The number in question is less so the 2009 count, but rather the comparison of the 2009 count to the 2007 count which yields the 38% drop in homelessness. The methodology in the 2009 count differs from that used in 2007, therefore, one cannot simply compare the result of one count to the other. However, that is exactly what LAHSA did, and where much of the "hue and cry" comes from.

Both Federal and State funding to these programs should be cut or reduced.

Has Michael Arnold ever stepped into downtown Los Angeles?

What an idiot!

Wow, talk about revoking freedom of speech Mr./Ms. Moderator. I guess people are no longer entitled to one's opinion in your eyes nor are they entitled to speak the truth.

The count is just more smoke and mirrors from the powers that be. Article after article has talked about the increase in people at shelters, food banks, and aid agencies caused by the recession/depression. No one has said where all the homeless people went, and for good reason: they didn't leave. This is just another way to cut funding to the people who need it most, and allows the authorities to ramp up their criminalization of homelessness.

Cara, It's not just charitable donations that could be reduced as a result of the low homeless count, but also state and federal funding that provides the majority of funding for homeless service providers. This summer, I personally saw an increase in the number of homeless persons who were receiving public assistance at public benefit offices in Los Angeles County, which contradicts the low count. I don't know enough about the count methodology to criticize it, but a single point-in-time count in January is not an accurate way of knowning how many people are really homeless. Obviously, there are more people who become homeless over the course of a week, month, or year, than are actually homeless on a single night. Nevertheless, thank you for bringing attention to homelessness.

It's never an accurate count, homeless people not only live in the street but also in their cars. People living in their cars are just one step away from living in the street. I bet that 40 percent of homeless people are living in cars.
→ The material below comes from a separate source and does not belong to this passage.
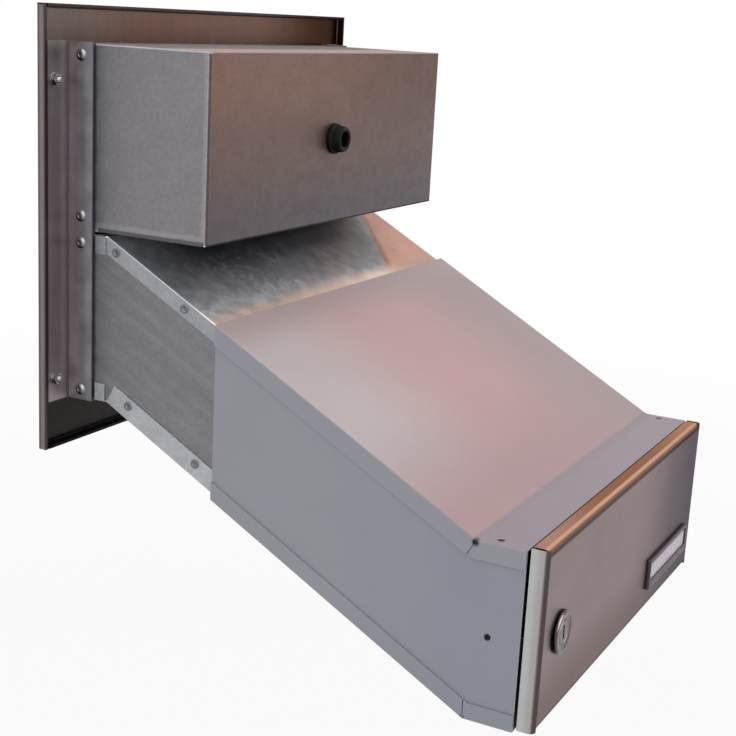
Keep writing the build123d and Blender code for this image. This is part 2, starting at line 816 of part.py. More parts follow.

The City of L.A. does more for the Tourist then to help the people.The city is going to do everything in its power to get money from you, starting with parking Tickets to traffic fines.we need to help homelessness population in this bad economy we don't need No stadium the city&state is to blame.

The homeless population has not decreased it has increased. I see numerous people on a daily basis sleeping on sidewalks, under trees, freeways underpasses and bus stops. Some of these people are drug addicts and alcoholics, but many are mentally ill and disabled vets to name a few. They do not have access to medications or services that would help them get on their feet so they could be a member of society again. Why is our government doling out money to foreing nations to support people when we should be taking care of our own people here at home? Who would choose to live on the streets? These are PEOPLE!@!!!!!!

How about the thousands of folks that have been put in jail under the "Safer Cities Initiative". Our City, Mayor, and former and new Police Chief have been promoting the criminalization of our City's poor...

I don't believe it's accurate. I've never seen so many begging at gas stations and parking lots all over southern California, and... what about the housing shortage in L.A. county that was reported not long ago?

Where were they looking, just common sense will tell you with people
losing their jobs and homes, there is more out there than before.

The Census Bureau conducts many studies, this may have been one of them. The Decennial Census has not begun, it will begin April 1, 2010. The Census that determines population is conducted every ten years - years that end in zero. So - these numbers will not be the numbers that will be used to set representation, distribution of funds (CA gets hosed anyway), etc.

The report says the sheltered population increased. Much of this controversy is media driven.